Data section>
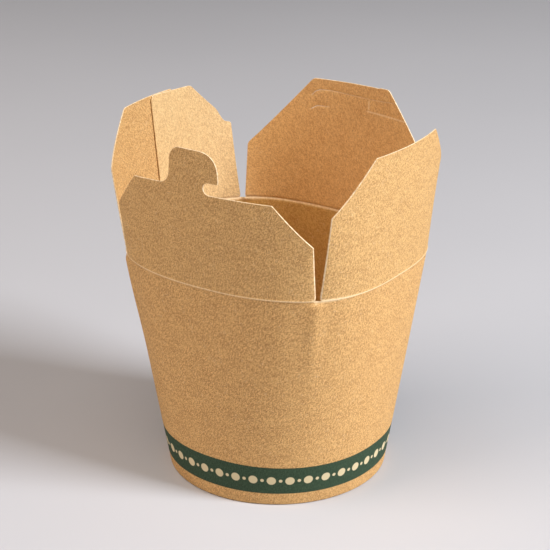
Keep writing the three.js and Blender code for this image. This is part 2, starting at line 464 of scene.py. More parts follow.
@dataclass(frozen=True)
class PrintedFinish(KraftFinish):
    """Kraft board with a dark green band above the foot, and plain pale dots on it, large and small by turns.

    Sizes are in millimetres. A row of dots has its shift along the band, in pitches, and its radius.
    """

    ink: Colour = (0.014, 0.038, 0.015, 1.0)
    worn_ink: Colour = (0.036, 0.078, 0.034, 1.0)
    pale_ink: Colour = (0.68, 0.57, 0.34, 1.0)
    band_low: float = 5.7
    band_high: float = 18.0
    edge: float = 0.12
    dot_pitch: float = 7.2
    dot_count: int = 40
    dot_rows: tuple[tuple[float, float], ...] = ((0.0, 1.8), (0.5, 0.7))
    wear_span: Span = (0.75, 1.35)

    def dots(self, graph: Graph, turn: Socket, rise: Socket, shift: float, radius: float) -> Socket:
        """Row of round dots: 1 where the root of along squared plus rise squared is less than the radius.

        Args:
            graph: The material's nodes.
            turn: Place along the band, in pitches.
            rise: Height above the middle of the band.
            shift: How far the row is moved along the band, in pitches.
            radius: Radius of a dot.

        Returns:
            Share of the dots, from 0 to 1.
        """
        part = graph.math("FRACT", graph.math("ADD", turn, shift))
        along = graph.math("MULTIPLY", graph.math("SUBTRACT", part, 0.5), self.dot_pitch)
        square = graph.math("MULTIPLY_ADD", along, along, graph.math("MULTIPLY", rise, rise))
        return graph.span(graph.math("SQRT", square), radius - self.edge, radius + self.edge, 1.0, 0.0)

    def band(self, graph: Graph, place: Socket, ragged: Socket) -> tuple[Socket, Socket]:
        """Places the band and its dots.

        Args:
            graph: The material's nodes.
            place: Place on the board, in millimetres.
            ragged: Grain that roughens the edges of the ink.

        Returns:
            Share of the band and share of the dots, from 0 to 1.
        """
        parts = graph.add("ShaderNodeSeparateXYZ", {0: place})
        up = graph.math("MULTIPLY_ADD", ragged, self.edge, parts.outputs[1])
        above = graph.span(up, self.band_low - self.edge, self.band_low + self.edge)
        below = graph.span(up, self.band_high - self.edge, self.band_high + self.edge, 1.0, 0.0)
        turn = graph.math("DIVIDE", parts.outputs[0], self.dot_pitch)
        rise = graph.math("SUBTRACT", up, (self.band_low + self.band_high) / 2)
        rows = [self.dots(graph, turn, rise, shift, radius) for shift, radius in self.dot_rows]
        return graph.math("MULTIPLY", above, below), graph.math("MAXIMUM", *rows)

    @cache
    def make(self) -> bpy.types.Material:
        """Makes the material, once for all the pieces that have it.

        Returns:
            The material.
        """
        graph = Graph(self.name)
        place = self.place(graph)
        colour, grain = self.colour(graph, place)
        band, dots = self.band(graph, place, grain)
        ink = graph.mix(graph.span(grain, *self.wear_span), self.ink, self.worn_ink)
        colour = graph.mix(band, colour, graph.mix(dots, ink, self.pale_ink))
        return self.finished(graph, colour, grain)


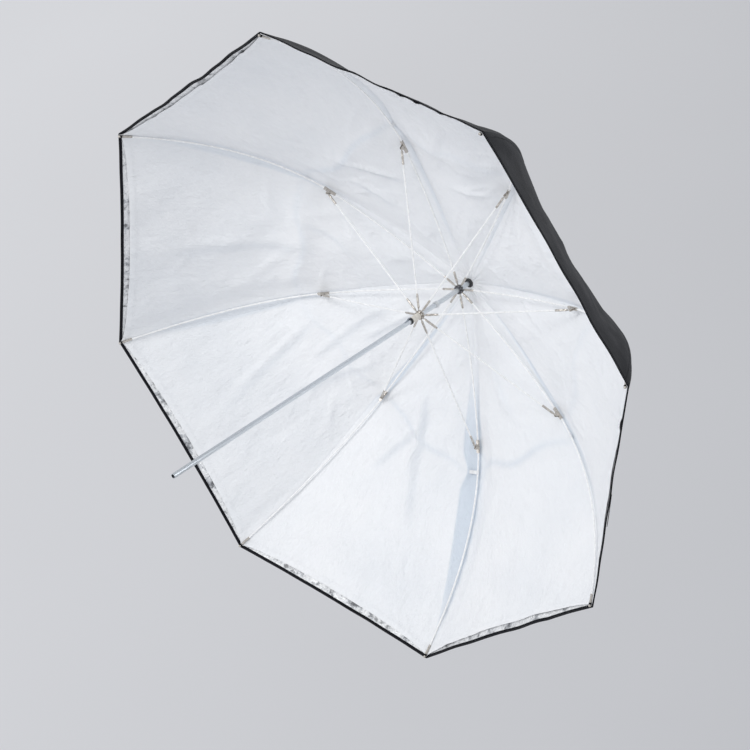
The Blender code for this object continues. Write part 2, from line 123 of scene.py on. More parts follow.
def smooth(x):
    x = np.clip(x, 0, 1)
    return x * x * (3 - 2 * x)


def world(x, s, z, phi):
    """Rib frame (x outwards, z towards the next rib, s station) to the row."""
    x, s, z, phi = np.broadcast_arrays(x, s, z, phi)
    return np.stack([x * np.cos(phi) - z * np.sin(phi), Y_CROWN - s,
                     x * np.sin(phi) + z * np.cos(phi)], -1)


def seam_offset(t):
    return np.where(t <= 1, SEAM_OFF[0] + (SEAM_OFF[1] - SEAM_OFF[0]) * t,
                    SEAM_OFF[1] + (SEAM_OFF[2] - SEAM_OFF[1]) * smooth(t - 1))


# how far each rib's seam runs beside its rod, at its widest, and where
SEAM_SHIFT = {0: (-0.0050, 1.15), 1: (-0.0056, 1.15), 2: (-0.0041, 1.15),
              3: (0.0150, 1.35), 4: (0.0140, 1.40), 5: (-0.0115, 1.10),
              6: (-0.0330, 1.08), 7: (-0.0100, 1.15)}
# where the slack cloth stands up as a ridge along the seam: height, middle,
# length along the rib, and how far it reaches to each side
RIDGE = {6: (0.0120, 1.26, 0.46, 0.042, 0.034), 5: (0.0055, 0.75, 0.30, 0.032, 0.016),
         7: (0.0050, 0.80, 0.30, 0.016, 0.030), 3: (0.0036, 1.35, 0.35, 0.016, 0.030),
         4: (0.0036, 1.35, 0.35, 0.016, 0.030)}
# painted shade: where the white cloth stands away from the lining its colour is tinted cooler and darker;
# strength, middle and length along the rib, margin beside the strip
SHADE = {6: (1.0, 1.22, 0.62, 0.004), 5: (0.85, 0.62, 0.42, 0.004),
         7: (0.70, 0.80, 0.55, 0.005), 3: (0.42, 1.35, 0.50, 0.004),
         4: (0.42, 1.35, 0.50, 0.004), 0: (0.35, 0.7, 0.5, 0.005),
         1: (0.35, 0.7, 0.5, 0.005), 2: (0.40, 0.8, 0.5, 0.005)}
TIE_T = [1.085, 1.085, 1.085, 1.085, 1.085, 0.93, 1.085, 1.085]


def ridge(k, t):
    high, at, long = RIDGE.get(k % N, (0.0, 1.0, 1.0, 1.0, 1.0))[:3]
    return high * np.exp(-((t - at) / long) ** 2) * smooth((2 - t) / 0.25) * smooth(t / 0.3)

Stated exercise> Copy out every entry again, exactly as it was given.

Solution below>
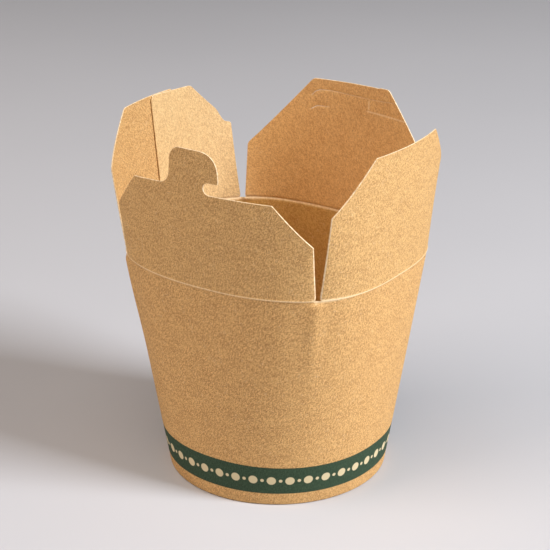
Keep writing the three.js and Blender code for this image. This is part 2, starting at line 464 of scene.py. More parts follow.
@dataclass(frozen=True)
class PrintedFinish(KraftFinish):
    """Kraft board with a dark green band above the foot, and plain pale dots on it, large and small by turns.

    Sizes are in millimetres. A row of dots has its shift along the band, in pitches, and its radius.
    """

    ink: Colour = (0.014, 0.038, 0.015, 1.0)
    worn_ink: Colour = (0.036, 0.078, 0.034, 1.0)
    pale_ink: Colour = (0.68, 0.57, 0.34, 1.0)
    band_low: float = 5.7
    band_high: float = 18.0
    edge: float = 0.12
    dot_pitch: float = 7.2
    dot_count: int = 40
    dot_rows: tuple[tuple[float, float], ...] = ((0.0, 1.8), (0.5, 0.7))
    wear_span: Span = (0.75, 1.35)

    def dots(self, graph: Graph, turn: Socket, rise: Socket, shift: float, radius: float) -> Socket:
        """Row of round dots: 1 where the root of along squared plus rise squared is less than the radius.

        Args:
            graph: The material's nodes.
            turn: Place along the band, in pitches.
            rise: Height above the middle of the band.
            shift: How far the row is moved along the band, in pitches.
            radius: Radius of a dot.

        Returns:
            Share of the dots, from 0 to 1.
        """
        part = graph.math("FRACT", graph.math("ADD", turn, shift))
        along = graph.math("MULTIPLY", graph.math("SUBTRACT", part, 0.5), self.dot_pitch)
        square = graph.math("MULTIPLY_ADD", along, along, graph.math("MULTIPLY", rise, rise))
        return graph.span(graph.math("SQRT", square), radius - self.edge, radius + self.edge, 1.0, 0.0)

    def band(self, graph: Graph, place: Socket, ragged: Socket) -> tuple[Socket, Socket]:
        """Places the band and its dots.

        Args:
            graph: The material's nodes.
            place: Place on the board, in millimetres.
            ragged: Grain that roughens the edges of the ink.

        Returns:
            Share of the band and share of the dots, from 0 to 1.
        """
        parts = graph.add("ShaderNodeSeparateXYZ", {0: place})
        up = graph.math("MULTIPLY_ADD", ragged, self.edge, parts.outputs[1])
        above = graph.span(up, self.band_low - self.edge, self.band_low + self.edge)
        below = graph.span(up, self.band_high - self.edge, self.band_high + self.edge, 1.0, 0.0)
        turn = graph.math("DIVIDE", parts.outputs[0], self.dot_pitch)
        rise = graph.math("SUBTRACT", up, (self.band_low + self.band_high) / 2)
        rows = [self.dots(graph, turn, rise, shift, radius) for shift, radius in self.dot_rows]
        return graph.math("MULTIPLY", above, below), graph.math("MAXIMUM", *rows)

    @cache
    def make(self) -> bpy.types.Material:
        """Makes the material, once for all the pieces that have it.

        Returns:
            The material.
        """
        graph = Graph(self.name)
        place = self.place(graph)
        colour, grain = self.colour(graph, place)
        band, dots = self.band(graph, place, grain)
        ink = graph.mix(graph.span(grain, *self.wear_span), self.ink, self.worn_ink)
        colour = graph.mix(band, colour, graph.mix(dots, ink, self.pale_ink))
        return self.finished(graph, colour, grain)


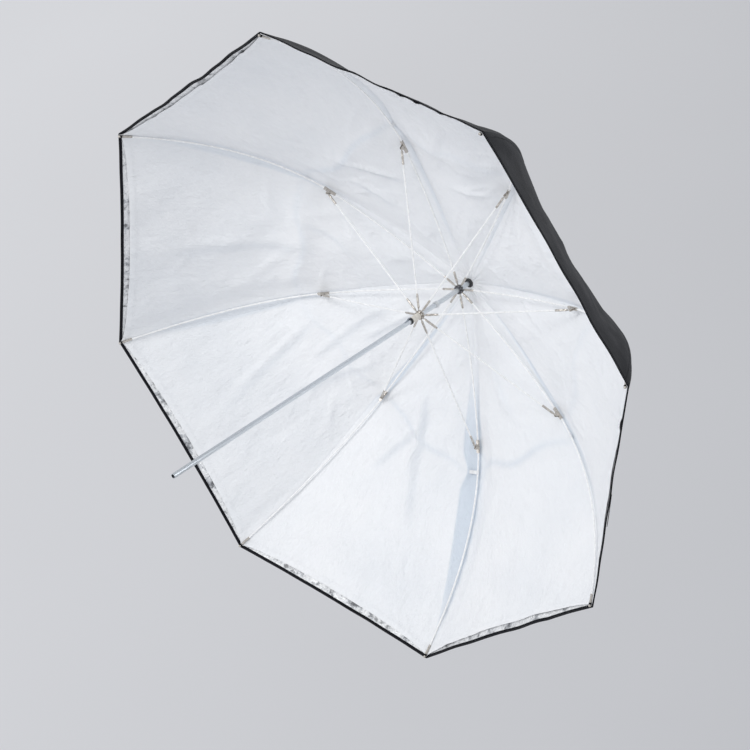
The Blender code for this object continues. Write part 2, from line 123 of scene.py on. More parts follow.
def smooth(x):
    x = np.clip(x, 0, 1)
    return x * x * (3 - 2 * x)


def world(x, s, z, phi):
    """Rib frame (x outwards, z towards the next rib, s station) to the row."""
    x, s, z, phi = np.broadcast_arrays(x, s, z, phi)
    return np.stack([x * np.cos(phi) - z * np.sin(phi), Y_CROWN - s,
                     x * np.sin(phi) + z * np.cos(phi)], -1)


def seam_offset(t):
    return np.where(t <= 1, SEAM_OFF[0] + (SEAM_OFF[1] - SEAM_OFF[0]) * t,
                    SEAM_OFF[1] + (SEAM_OFF[2] - SEAM_OFF[1]) * smooth(t - 1))


# how far each rib's seam runs beside its rod, at its widest, and where
SEAM_SHIFT = {0: (-0.0050, 1.15), 1: (-0.0056, 1.15), 2: (-0.0041, 1.15),
              3: (0.0150, 1.35), 4: (0.0140, 1.40), 5: (-0.0115, 1.10),
              6: (-0.0330, 1.08), 7: (-0.0100, 1.15)}
# where the slack cloth stands up as a ridge along the seam: height, middle,
# length along the rib, and how far it reaches to each side
RIDGE = {6: (0.0120, 1.26, 0.46, 0.042, 0.034), 5: (0.0055, 0.75, 0.30, 0.032, 0.016),
         7: (0.0050, 0.80, 0.30, 0.016, 0.030), 3: (0.0036, 1.35, 0.35, 0.016, 0.030),
         4: (0.0036, 1.35, 0.35, 0.016, 0.030)}
# painted shade: where the white cloth stands away from the lining its colour is tinted cooler and darker;
# strength, middle and length along the rib, margin beside the strip
SHADE = {6: (1.0, 1.22, 0.62, 0.004), 5: (0.85, 0.62, 0.42, 0.004),
         7: (0.70, 0.80, 0.55, 0.005), 3: (0.42, 1.35, 0.50, 0.004),
         4: (0.42, 1.35, 0.50, 0.004), 0: (0.35, 0.7, 0.5, 0.005),
         1: (0.35, 0.7, 0.5, 0.005), 2: (0.40, 0.8, 0.5, 0.005)}
TIE_T = [1.085, 1.085, 1.085, 1.085, 1.085, 0.93, 1.085, 1.085]


def ridge(k, t):
    high, at, long = RIDGE.get(k % N, (0.0, 1.0, 1.0, 1.0, 1.0))[:3]
    return high * np.exp(-((t - at) / long) ** 2) * smooth((2 - t) / 0.25) * smooth(t / 0.3)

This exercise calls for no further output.